UMBERGER: He went home and he made this piece, and it kind of shows himself as the civilian on one side, you know, back to back with himself as a soldier. And on the backside, it shows the singer and the artist making people happy and the other Mike, the soldier, going to war and standing in formation.
ROSE: As a deserter, Mike was afraid of getting caught, so he stayed inside a lot. This turned out to be a very prolific period for Mingering Mike.
(SOUNDBITE OF SONG, "COFFEE CAKE")
MINGERING MIKE: (Singing) (Coffee cake) go try that carrot there (coffee cake) if there's no poison in the (coffee cake)...
ROSE: Some of Mike's recordings are also part of the collection that was acquired by the Smithsonian, thanks in part to gallery owner George Hemphill. He was the first to show Mike's work and still represents him. Hemphill says this is an important folk art collection.
GEORGE HEMPHILL: It tells a story. There's so much buried history about Washington within each album and altogether it creates almost a time capsule view of a particular kind of musical consciousness and cultural community.

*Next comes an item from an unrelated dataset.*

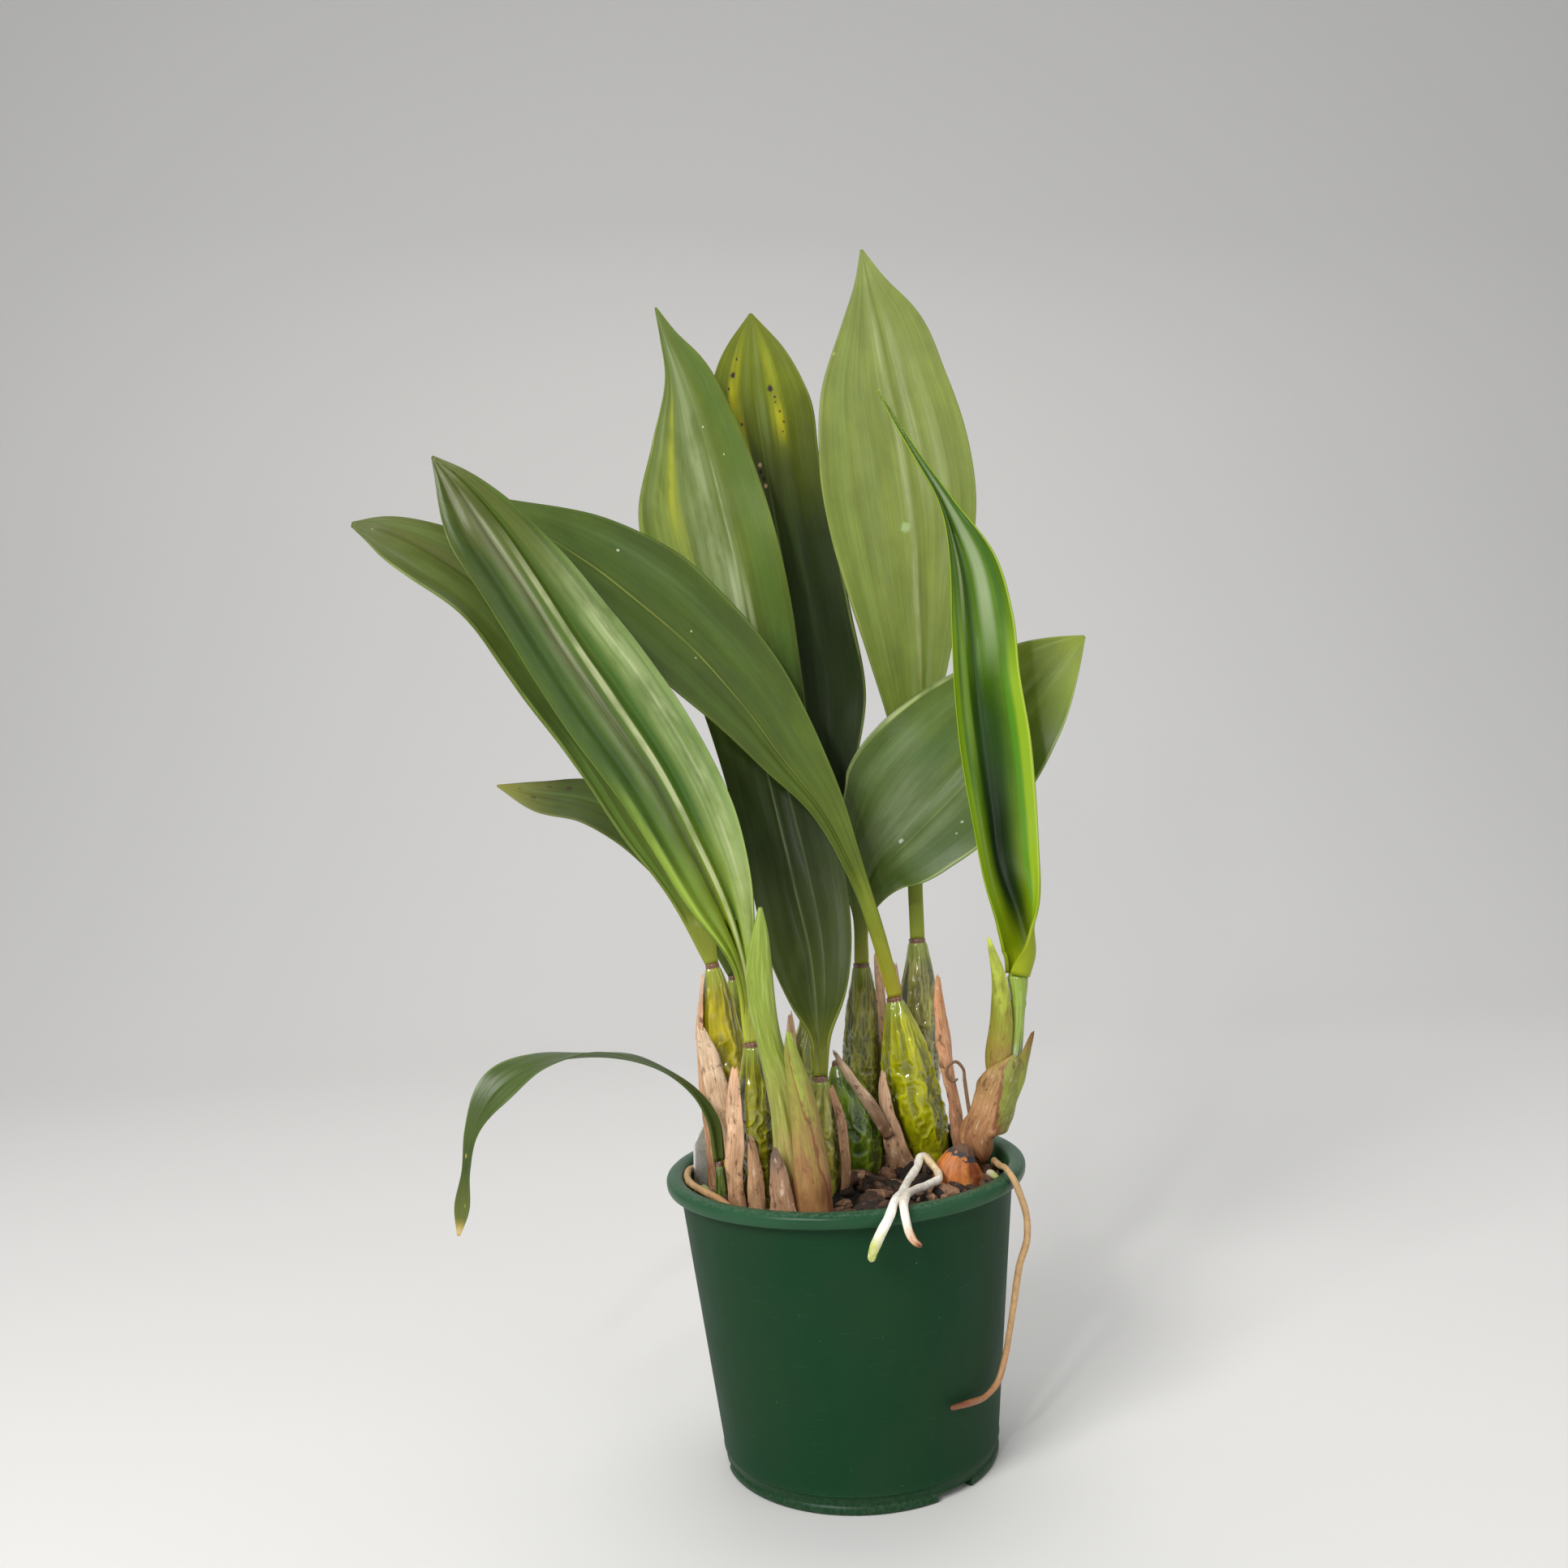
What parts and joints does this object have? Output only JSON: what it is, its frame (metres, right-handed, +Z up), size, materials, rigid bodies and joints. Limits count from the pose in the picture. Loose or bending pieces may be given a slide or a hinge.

ROSE: Mingering Mike's artistic career wound down after President Carter pardoned the Vietnam draft dodgers in 1977. Mike got a job and put his hand-painted albums in a storage unit. Eventually, he fell behind on the payments. That's how his albums ended up at the flea market. Since being rediscovered, he's made a few public appearances as Mingering Mike, but always in costume. He accepted an award from the D.C. City Council dressed as Spiderman. At a panel discussion about his work at the Smithsonian, Mike showed up dressed in surgical scrubs and mask and made the following offer.
(SOUNDBITE OF ARCHIVED RECORDING)
MINGERING MIKE: After the interview, to the left, I will be performing colonoscopies if anybody wants.
ROSE: Kidding aside, Mike says he's glad to see his babies on display in one of the nation's premier museums.
MINGERING MIKE: I'm one of the people that's up there. Not too many people get that opportunity while they're still alive.
ROSE: Mingering Mike has finally found an audience, even if it's not the one he imagined. Joel Rose, NPR News.